Thursday, November 19, 2009


I really enjoyed Chris Csikszentmihályi’s lecture on Tuesday, particularly his project developing open source protest robots. On one level I liked the cheeky and rebellious attitude of these little robots disbursed to dispense political unrest. But I didn’t really like that with this approach in which it seems like most of the energy invested is going towards creating the mode of protest, instead of actually protesting or making a statement. While I was really taken with Csikszentmihályi’s perspectives on innovation in how innovation within the status quo can be more of a regressive force than a progressive one, I found this specific case a little problematic.
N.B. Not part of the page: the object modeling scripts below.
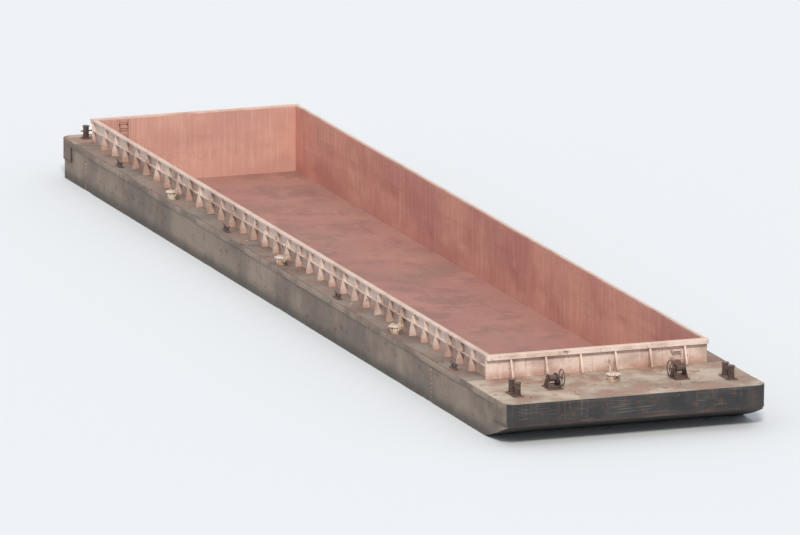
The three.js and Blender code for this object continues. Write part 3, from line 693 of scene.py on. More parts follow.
def fade(value, low, high, width):
    """1 between low and high, falling to 0 at both."""
    return np.clip((value - low) / width, 0, 1) * np.clip((high - value) / width, 0, 1)


def joined(depth, low, high):
    """Dents that die out at the joints with the neighbouring shells."""
    return lambda u, v: depth(u, v) * fade(u, low, high, 0.25)


def pressed(depth, u, v, low, high, width):
    """How deep one point is pressed in, with v from low to high across the plate."""
    return float(depth(u, v)) * float(fade(v, low, high, width))


# Distance between the points of a plate along the hull
STATION = 0.1


def spaced(start, end, pitch):
    return np.linspace(start, end, max(2, round(abs(end - start) / pitch) + 1))


def grid(u_low, u_high, v_low, v_high, v_pitch):
    return np.meshgrid(spaced(u_low, u_high, STATION), spaced(v_low, v_high, v_pitch), indexing="ij")


def add_panel(name, slot, node, look, u, v, face, back, axis="z"):
    """A closed plate over the grid (u, v), from the level of its face to that of its back along an axis."""
    rows, cols = u.shape
    total = rows * cols
    points = []
    for level in (face, back):
        parts = (u, v, np.broadcast_to(level, u.shape))
        points += np.stack([parts[i] for i in ORDER[axis]], axis=2).reshape(-1, 3).tolist()
    faces = []
    for a in (r * cols + c for r in range(rows - 1) for c in range(cols - 1)):
        faces.append((a, a + 1, a + cols + 1, a + cols))
        faces.append((total + a, total + a + cols, total + a + cols + 1, total + a + 1))
    index = np.arange(total).reshape(rows, cols)
    rim = np.concatenate([index[0], index[1:, -1], index[-1, -2::-1], index[-2:0:-1, 0]]).tolist()
    faces += [(a, b, total + b, total + a) for a, b in zip(rim, rim[1:] + rim[:1])]
    shape = Shape()
    shape.take(points, faces)
    shape.put(name, slot, node, look)


# Hull shell

# Rows of points down a side, round the bilge, across the bottom and round a corner
SIDE_ROWS = 20
BILGE_STEPS = 6
BOTTOM_ROWS = 5
CORNER_STEPS = 10

# Distance over which a side's dents die out towards its edges
SIDE_FADE = 0.12

# How far the shells step back behind the hopper's dented plates
RECESS = 0.04
RECESS_SHARE = 0.97


def bottom_height(x):
    """Height of the hull's bottom at a place along it: an arc up the bow's rake, a small one at the stern."""
    if x > 0:
        run = HULL_END - RAKE_START
        radius = (run * run + LOG_LOW.z * LOG_LOW.z) / (2 * LOG_LOW.z)
        past = max(0.0, x - RAKE_START)
    else:
        radius = TRANSOM_R
        past = min(radius, max(0.0, TRANSOM_R - HULL_END - x))
    return radius - math.sqrt(radius * radius - past * past)


def half_beam(x):
    """Half-width of the hull, less at the rounded corners."""
    past = abs(x) - (HULL_END - CORNER_R)
    if past <= 0:
        return HULL_Y
    return HULL_Y - CORNER_R + math.sqrt(max(0.0, CORNER_R * CORNER_R - past * past))


SIDE_DENTS = {}
for seed, side in enumerate(SIDES, 10):
    SIDE_DENTS[side] = joined(dents(seed, DENTED, *SIDE_KNOCKS), HULL_LOW.x, HULL_HIGH.x)


def side_run(x, top, inner, dent, bottom_dent):
    """The hull's outside at one station: down from the deck, round the bilge and in to a half-width."""
    low = bottom_height(x)
    side_low = max(low, BILGE_R)
    rows = np.linspace(top, side_low, SIDE_ROWS)
    run = [(HULL_Y - pressed(dent, x, z, side_low, top, SIDE_FADE), z) for z in rows]
    end = math.asin(max(0.0, 1 - low / BILGE_R))
    run += arc(BILGE_R, 0, -end, BILGE_STEPS, HULL_Y - BILGE_R, BILGE_R)[1:]
    run = [(y, max(z, low)) for y, z in run]
    edge = run[-1][0]
    for y in np.linspace(edge, inner, BOTTOM_ROWS + 1)[1:]:
        run.append((y, low + pressed(bottom_dent, x, y, inner, edge, 0.15)))
    limit = half_beam(x)
    return [(min(y, limit), z) for y, z in run]


def add_wing_tank(side, seed):
    top, inner = HULL_HIGH.z, HULL_LOW.y
    bottom_dent = joined(dents(seed + 5, DENTED, *BILGE_KNOCKS), HULL_LOW.x, HULL_HIGH.x)
    inside = [(inner, BOTTOM_HIGH.z - 0.02), (inner + RECESS, BOTTOM_HIGH.z), (inner + RECESS, top - 0.02)]
    inside += [(inner, top - 0.01), (inner, top)]
    rings = []
    for x in spaced(HULL_LOW.x, HULL_HIGH.x, STATION):
        run = side_run(x, top, inner, SIDE_DENTS[side], bottom_dent) + inside
        rings.append([(x, SIDES[side] * y, z) for y, z in run])
    Shape().loft(rings).put(f"side_shell_{side}", "hull", f"wing_tank_{side}")


def end_stations(start, radius):
    """Distances along the hull from an end tank's start to the hull's end, close together at the corner."""
    straight = spaced(start, HULL_END - radius, STATION)
    turns = [HULL_END - radius + y for _, y in arc(radius, 0, QUARTER, CORNER_STEPS)]
    return list(straight) + turns[1:]


STATIONS = {
    "bow": end_stations(RAKE_LOW.x, CORNER_R),
    "stern": [-x for x in end_stations(-STERN_START, TRANSOM_R)],
}


def add_end_tank(end, node, seed):
    """An end tank's shell, with its inner end set back behind the dented bulkhead of the hopper."""
    stations = STATIONS[end]
    reach = sorted((stations[0], stations[-1]))
    flat_end = sorted((stations[0], ENDS[end] * (HULL_END - 0.1)))
    dent = joined(dents(seed, reach, *END_SIDE_KNOCKS), *flat_end)
    bottom_dent = joined(dents(seed + 5, reach, *END_BOTTOM_KNOCKS), *flat_end)
    rings = []
    for x in stations:
        half = side_run(x, RAKE_HIGH.z, 0.0, dent, bottom_dent)
        rings.append([(x, y, z) for y, z in half + [(-y, z) for y, z in reversed(half[:-1])]])
    middle_z = DECK_Z / 2
    rim = [(x, y * RECESS_SHARE, middle_z + (z - middle_z) * RECESS_SHARE) for x, y, z in rings[0]]
    recess = [(x + ENDS[end] * RECESS, y, z) for x, y, z in rim]
    Shape().loft([recess, rim] + rings).put(f"{end}_shell", "hull", node, END_SHELL)


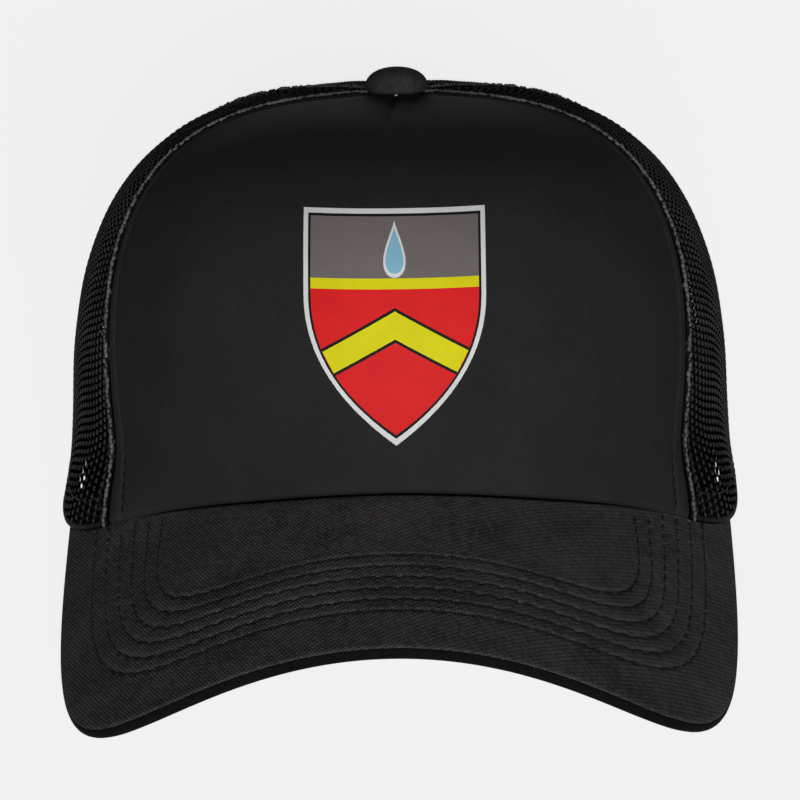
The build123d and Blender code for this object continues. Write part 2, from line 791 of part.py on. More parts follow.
pieces = {
    "front_panel": front_panel,
    "front_emblem": front_emblem,
    "front_foam_lining": front_foam_lining,
    "left_side_mesh": left_side_mesh,
    "right_side_mesh": right_side_mesh,
    "left_back_mesh": left_back_mesh,
    "right_back_mesh": right_back_mesh,
    "left_front_seam_tape": left_front_seam_tape,
    "right_front_seam_tape": right_front_seam_tape,
    "left_back_seam_tape": left_back_seam_tape,
    "right_back_seam_tape": right_back_seam_tape,
    "centre_back_seam_tape": centre_back_seam_tape,
    "left_hem_tape": left_hem_tape,
    "right_hem_tape": right_hem_tape,
    "back_opening_binding": back_opening_binding,
    "sweatband": sweatband,
    "visor_board": visor_board,
    "visor_top_cover": visor_top_cover,
    "visor_under_cover": visor_under_cover,
    "button_cover": button_cover,
    "button_shell": button_shell,
    "button_rivet": button_rivet,
    "button_washer": button_washer,
    "hole_strap": hole_strap,
    "hole_strap_tab": hole_strap_tab,
    "peg_strap": peg_strap,
    "peg_strap_tab": peg_strap_tab,
}

for name, piece in pieces.items():
    placed = rest * piece.part
    placed.label = name
    export_step(placed, f"parts/{name}.step")
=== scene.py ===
import json
from functools import cache, partial
from math import asin, atan2, ceil, cos, degrees, exp, floor, hypot, pi, radians, sin, sqrt, tan

import bmesh
import bpy
from mathutils import Matrix, Vector, noise


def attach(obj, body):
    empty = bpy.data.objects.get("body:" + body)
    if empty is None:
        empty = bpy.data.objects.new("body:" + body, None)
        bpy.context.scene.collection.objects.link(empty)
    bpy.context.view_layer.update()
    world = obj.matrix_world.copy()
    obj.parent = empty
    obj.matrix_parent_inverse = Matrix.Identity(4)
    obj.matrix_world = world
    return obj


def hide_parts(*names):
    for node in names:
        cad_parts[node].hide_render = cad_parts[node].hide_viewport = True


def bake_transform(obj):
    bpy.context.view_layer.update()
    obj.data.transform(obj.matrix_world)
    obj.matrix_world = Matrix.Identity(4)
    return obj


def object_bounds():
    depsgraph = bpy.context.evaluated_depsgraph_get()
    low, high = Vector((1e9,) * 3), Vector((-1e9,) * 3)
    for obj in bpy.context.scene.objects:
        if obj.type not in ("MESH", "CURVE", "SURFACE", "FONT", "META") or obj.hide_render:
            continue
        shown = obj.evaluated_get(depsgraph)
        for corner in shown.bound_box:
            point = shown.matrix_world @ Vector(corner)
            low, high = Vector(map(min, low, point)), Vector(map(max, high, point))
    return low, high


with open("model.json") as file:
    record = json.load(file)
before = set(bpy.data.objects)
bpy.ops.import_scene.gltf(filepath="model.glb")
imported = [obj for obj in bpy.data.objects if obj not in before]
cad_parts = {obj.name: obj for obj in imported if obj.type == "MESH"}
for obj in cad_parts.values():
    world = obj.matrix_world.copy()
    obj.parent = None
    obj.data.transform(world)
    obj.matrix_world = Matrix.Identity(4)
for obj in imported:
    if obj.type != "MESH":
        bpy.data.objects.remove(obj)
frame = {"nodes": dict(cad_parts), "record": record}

cad_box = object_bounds()

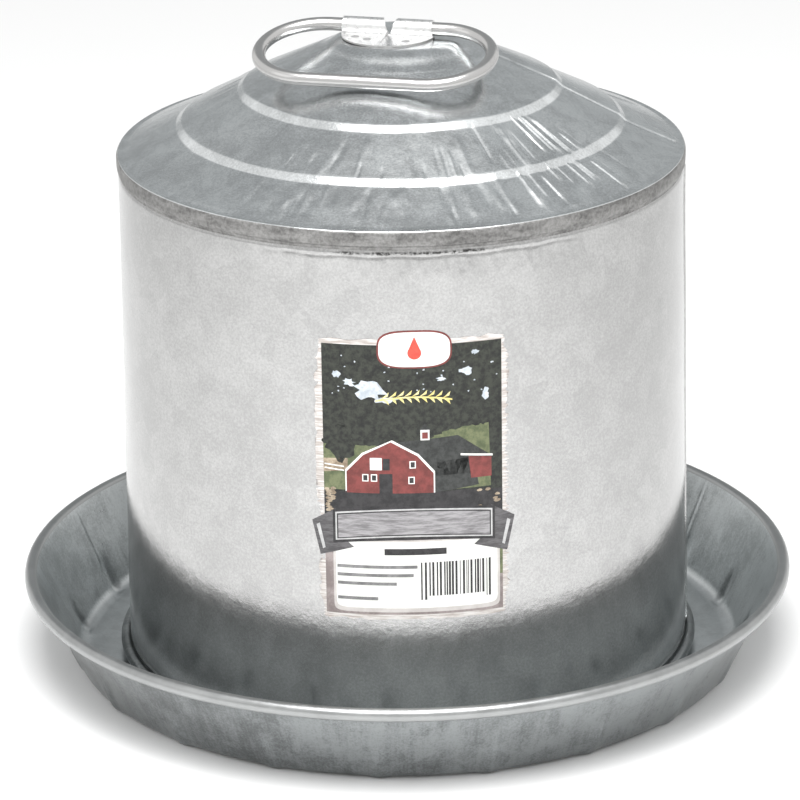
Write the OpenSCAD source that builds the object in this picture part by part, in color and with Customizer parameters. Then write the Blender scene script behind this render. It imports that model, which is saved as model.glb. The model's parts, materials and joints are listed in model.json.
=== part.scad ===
// Double-wall poultry waterer fount, millimetres.
// The drinking pan carries an open inner tank. A closed outer shell slides down over the
// tank and holds the water in by vacuum. A spring lever shuts the tank's outlet whenever
// the shell is lifted off.
// Origin: centre of the pan's underside. +Z up, -Y towards the front, +X along the
// handle's hinge. Azimuths turn from the front (-Y) towards +X.

/* [Pan] */
// Outer radius of the pan over its rolled rim
pan_r = 158.75; // [150:0.25:175]
// Height of the pan's rolled rim above the ground
pan_h = 39; // [34:0.1:48]
// Radius of the pan's bottom where it meets the sloping wall
pan_foot_r = 139.4; // [132:0.1:145]
// Radius of the rounded corner between bottom and wall
pan_corner_r = 7.5; // [6:0.5:9]
// Section radius of the rolled rim
pan_bead_r = 2.65; // [2:0.05:4]
// Number of pressed flutes round the bottom corner
flute_count = 20; // [12:1:30]
// How far each flute stands proud of the wall
flute_rise = 0.6; // [0.4:0.1:1.5]

/* [Shell] */
// Outer radius of the shell at its top seam
shell_top_r = 113.6; // [113:0.1:114.5]
// Outer radius of the shell at its mouth
shell_mouth_r = 116; // [115.5:0.1:118]
// Height of the shell's mouth above the ground
mouth_z = 4; // [3:0.5:6]
// Height of the underside of the top seam
seam_z = 209.9; // [203:0.1:240]
// Height of the top seam's band
seam_h = 6.7; // [5:0.1:9]
// Section radius of the curled mouth
mouth_curl_r = 2.3; // [1.8:0.1:2.6]
// Azimuth of the vertical lock seam
wall_seam_az = 102; // [0:1:359]
// Width of the lock seams
lock_seam_w = 6.5; // [4:0.5:10]

/* [Top] */
// Height of each pressed step in the cone
step_h = 3.3; // [2:0.1:4]
// Outer radius of the lower pressed step
step_a_r = 89.9; // [80:0.1:95]
// Outer radius of the upper pressed step
step_b_r = 64.9; // [55:0.1:70]
// Slope of the cone's lower panel, degrees
slope_low = 22.6; // [15:0.1:30]
// Slope of the cone's middle panel, degrees
slope_mid = 26.3; // [15:0.1:30]
// Slope of the cone's upper panel, degrees
slope_top = 24.5; // [15:0.1:30]
// Radius of the crown cap over its edge
cap_r = 34.7; // [33:0.1:38]
// Radius of the flat on top of the crown cap
cap_flat_r = 24; // [22:0.5:26]
// Rise of the crown cap from its edge to its flat
cap_h = 5.3; // [4:0.1:7]
// Azimuth of the cone's radial lap seam
cone_seam_az = 103; // [0:1:359]

/* [Handle] */
// Diameter of the handle wire
wire_d = 5.4; // [4:0.1:6]
// Length of the handle along its hinge, over the wire
handle_l = 98.7; // [90:0.1:120]
// Reach of the handle across its hinge, over the wire
handle_w = 52; // [45:0.5:70]
// Sideways place of the handle and its clip
handle_x = -4.3; // [-8:0.1:8]
// How far the handle lies below level at rest, degrees
handle_tilt = 12.5; // [5:0.5:12.5]
// Radius of the clip's round flange
clip_r = 18.9; // [15:0.1:20]
// Width of the notch between the clip's two rolled tabs, at its top
notch_w = 7; // [4:0.5:10]
// Gap between the wire's two ends inside the clip
wire_gap = 9; // [6:0.5:14]

/* [Tank] */
// Outer radius of the inner tank
tank_r = 105; // [103:0.5:106]
// Height of the tank's rolled rim above the ground
tank_top_z = 200.2; // [190:0.1:204]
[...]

I wonder if this is an example of how innovation – the mix of technological construction with political protest – might actually take away from the potential outcome (in this case, political change). I guess I’m wondering what the tension or relationship is between this drive for innovation (just for the sake of innovation) versus a more research or evidence based production? Also, how does this more personalized, individualized mechanical production of political protest counter or undermine the power of the crowd/mass that the florc or Terranova texts discuss?

1 comment:

Chris Csikszentmihalyi said...

Hey, perhaps I wasn't clear: These robots are designed specifically to protest outside the factories (many around boston) where the killer robots like SWORDS or the irobot warrior are produced. They are very specific to the problem, designed for the media, and for the engineers who make the war robots. Others may use them at the G8 or other places, but they really are designed as very specific doppelgangers of their more aggressive cousins.